AI War supports up to eight players playing co-operatively, with synchronised saves and even drop in/out support, so you don't have to have the same eight players for the whole campaign. Naturally, the AI response to this increased threat is more waves of ships attacking more frequently, but when you've got a bunch of buddies to come and reinforce you, the drama of each conflict is ramped up in turn.


Since AI War's first release in 2009, developer Arcen Games has barely let a day go by without some tweak to the game, however major or minor. It's currently on 5.0, each integer marking some massive overhaul. The level of attention this one single game has been receiving is nothing short of astonishing, not to mention the fact that it's recently hit its third expansion, each of which add multiple new AI types and ships, and, with the latest, a campaign story mode.
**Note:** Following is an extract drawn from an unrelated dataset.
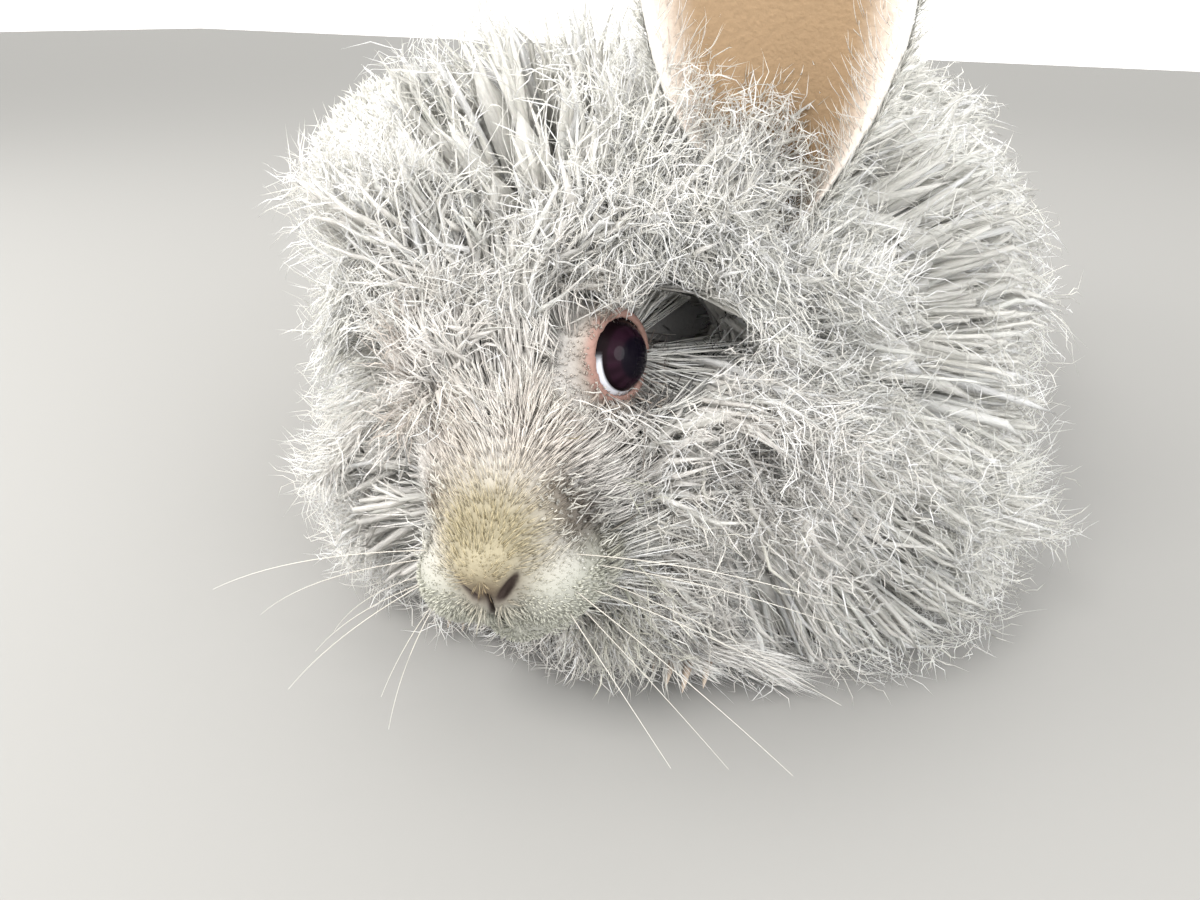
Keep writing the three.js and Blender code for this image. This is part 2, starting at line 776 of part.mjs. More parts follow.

The heart of AI War is in its asymmetrical nature, but that uniqueness permeates the entire game, from the way each fight works to your overarching strategy. There's an element of discovery in it that is partly due to the procedural nature with which the galaxies are created, but also down to the incredible amount of options each time you create a game.


You might think it would detract, making it all seem a little too randomised and chaotic, but the strength of the game is in its mechanics, rather than the terrain. Space is just space. It's nothing until you fill it up with something glorious.

8/10

AI War is available now for PC, direct from developer Arcen Games or on Steam.